PROVIDED MATERIAL>
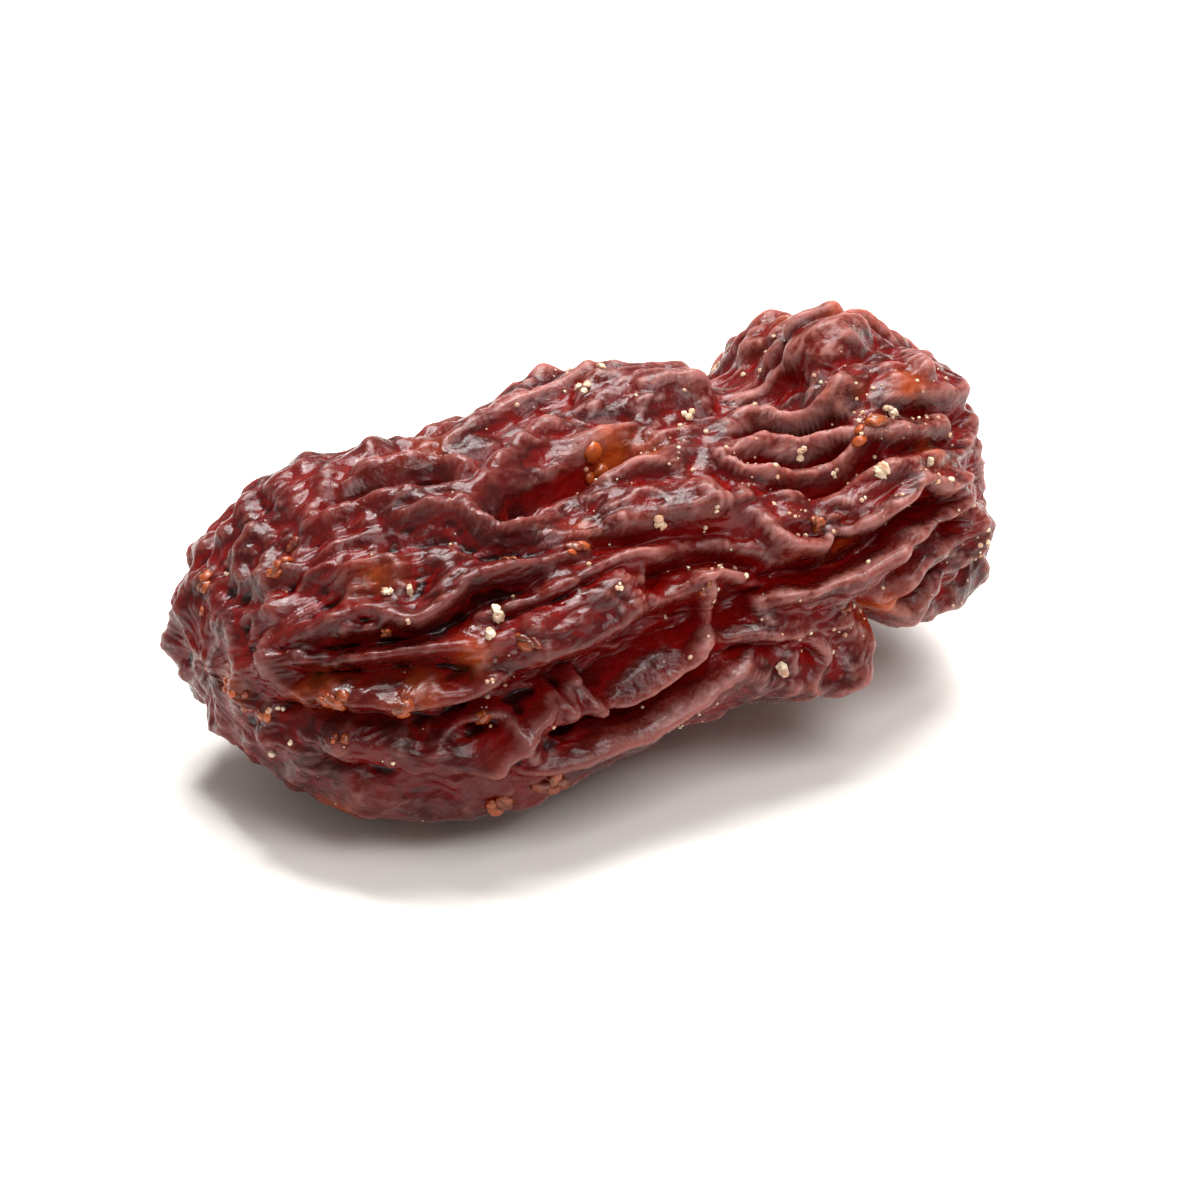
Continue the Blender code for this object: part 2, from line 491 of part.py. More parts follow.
def cut_sole(mesh, height):
    """Cut the underside flat at a height, cap it, and set the solid down centred on the origin."""
    bm = bmesh.new()
    bm.from_mesh(mesh)
    for v in bm.verts:
        if abs(v.co.z - height) < SNAP:
            v.co.z = height
    geometry = bm.verts[:] + bm.edges[:] + bm.faces[:]
    cut = bmesh.ops.bisect_plane(
        bm, geom=geometry, plane_co=(0, 0, height), plane_no=(0, 0, 1), dist=SNAP / 10, clear_inner=True
    )
    rim = [e for e in cut["geom_cut"] if isinstance(e, bmesh.types.BMEdge)]
    bmesh.ops.holes_fill(bm, edges=rim)
    bmesh.ops.triangulate(bm, faces=bm.faces[:])
    bmesh.ops.recalc_face_normals(bm, faces=bm.faces[:])
    points = np.array([v.co for v in bm.verts])
    middle = (points.min(0) + points.max(0)) / 2
    shift = np.array([middle[0], middle[1], points[:, 2].min()])
    for v, p in zip(bm.verts, (points - shift) * MM):
        v.co = p
    bm.to_mesh(mesh)
    bm.free()
    return shift


def skin_material():
    """Dried grape skin: deep red brown, waxy."""
    material = bpy.data.materials.new("raisin_skin")
    material.use_nodes = True
    shader = material.node_tree.nodes["Principled BSDF"]
    shader.inputs["Base Color"].default_value = (0.16, 0.022, 0.014, 1)
    shader.inputs["Roughness"].default_value = 0.38
    shader.inputs["Subsurface Weight"].default_value = 0.2
    return material


def build():
    clear_scene()
    mesh = thinned(skin_mesh("raisin_fine", raisin_grid(ROWS, COLUMNS)), KEEP)
    shift = cut_sole(mesh, SOLE)
    mesh.name = "raisin"
    mesh.materials.append(skin_material())
    mesh.shade_smooth()
    raisin = bpy.data.objects.new("raisin", mesh)
    bpy.context.scene.collection.objects.link(raisin)
    print("raisin: triangles", len(mesh.polygons), "moved by", shift.round(4))


build()
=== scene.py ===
"""One raisin on a pale table: a dried grape lying on its side, with its blunt stem end away."""

import math

import bpy
import numpy as np
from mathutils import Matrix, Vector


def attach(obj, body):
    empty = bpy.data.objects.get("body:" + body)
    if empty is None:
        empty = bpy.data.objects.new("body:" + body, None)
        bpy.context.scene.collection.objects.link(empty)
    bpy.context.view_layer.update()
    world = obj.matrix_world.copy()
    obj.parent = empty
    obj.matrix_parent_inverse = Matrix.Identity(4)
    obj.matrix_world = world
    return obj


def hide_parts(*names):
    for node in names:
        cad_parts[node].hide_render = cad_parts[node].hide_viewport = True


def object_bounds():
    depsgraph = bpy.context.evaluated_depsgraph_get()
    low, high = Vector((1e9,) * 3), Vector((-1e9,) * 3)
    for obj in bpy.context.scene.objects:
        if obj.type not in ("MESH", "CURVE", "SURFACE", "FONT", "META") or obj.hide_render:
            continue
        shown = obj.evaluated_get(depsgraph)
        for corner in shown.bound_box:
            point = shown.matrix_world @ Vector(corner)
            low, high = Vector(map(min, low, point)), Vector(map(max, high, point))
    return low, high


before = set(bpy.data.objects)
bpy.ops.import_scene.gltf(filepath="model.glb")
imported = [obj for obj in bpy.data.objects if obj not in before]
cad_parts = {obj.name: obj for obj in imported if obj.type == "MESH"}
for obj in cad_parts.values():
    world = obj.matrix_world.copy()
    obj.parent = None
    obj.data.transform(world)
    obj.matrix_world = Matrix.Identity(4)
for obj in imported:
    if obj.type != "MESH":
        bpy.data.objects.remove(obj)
cad_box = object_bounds()

# The skin. One whole dried grape: as the flesh lost its water the skin stayed as large as it was,
# and sank into deep lengthwise folds. It is grown, not made, and rests on a small flat spot.

# Body, in millimetres. +X runs along the raisin, +Z is up and -Y faces the viewer.
HALF_LENGTH = 7.55
MIDDLE_X = 0.2
HALF_WIDTH = 4.1
HALF_HEIGHT = 2.9
LEFT_END_FULLNESS = 2.7
RIGHT_END_FULLNESS = 3.0
SECTION_FULLNESS = 2.2

# Wrinkles between the folds, each as (height, spacing across, spacing along) in millimetres, and
# the number of lengthwise pleats round the body with their height and the steep share of each.
PLEATS = 18
PLEAT_HEIGHT = 0.26
LIP_SHARE = 0.24
BUMP = (0.16, 1.7, 2.6)
HOLLOW = (0.26, 0.75, 2.1)
CRINKLE = (0.10, 0.34, 0.70)
HAIRLINE = (0.05, 0.18, 0.60)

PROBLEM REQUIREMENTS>
Copy exactly the lines from the line with "shift = cut_sole(mesh, SOLE)" up to and including the line with "cad_box = object_bounds()", and no other lines.

THE SOLUTION>
    shift = cut_sole(mesh, SOLE)
    mesh.name = "raisin"
    mesh.materials.append(skin_material())
    mesh.shade_smooth()
    raisin = bpy.data.objects.new("raisin", mesh)
    bpy.context.scene.collection.objects.link(raisin)
    print("raisin: triangles", len(mesh.polygons), "moved by", shift.round(4))


build()
=== scene.py ===
"""One raisin on a pale table: a dried grape lying on its side, with its blunt stem end away."""

import math

import bpy
import numpy as np
from mathutils import Matrix, Vector


def attach(obj, body):
    empty = bpy.data.objects.get("body:" + body)
    if empty is None:
        empty = bpy.data.objects.new("body:" + body, None)
        bpy.context.scene.collection.objects.link(empty)
    bpy.context.view_layer.update()
    world = obj.matrix_world.copy()
    obj.parent = empty
    obj.matrix_parent_inverse = Matrix.Identity(4)
    obj.matrix_world = world
    return obj


def hide_parts(*names):
    for node in names:
        cad_parts[node].hide_render = cad_parts[node].hide_viewport = True


def object_bounds():
    depsgraph = bpy.context.evaluated_depsgraph_get()
    low, high = Vector((1e9,) * 3), Vector((-1e9,) * 3)
    for obj in bpy.context.scene.objects:
        if obj.type not in ("MESH", "CURVE", "SURFACE", "FONT", "META") or obj.hide_render:
            continue
        shown = obj.evaluated_get(depsgraph)
        for corner in shown.bound_box:
            point = shown.matrix_world @ Vector(corner)
            low, high = Vector(map(min, low, point)), Vector(map(max, high, point))
    return low, high


before = set(bpy.data.objects)
bpy.ops.import_scene.gltf(filepath="model.glb")
imported = [obj for obj in bpy.data.objects if obj not in before]
cad_parts = {obj.name: obj for obj in imported if obj.type == "MESH"}
for obj in cad_parts.values():
    world = obj.matrix_world.copy()
    obj.parent = None
    obj.data.transform(world)
    obj.matrix_world = Matrix.Identity(4)
for obj in imported:
    if obj.type != "MESH":
        bpy.data.objects.remove(obj)
cad_box = object_bounds()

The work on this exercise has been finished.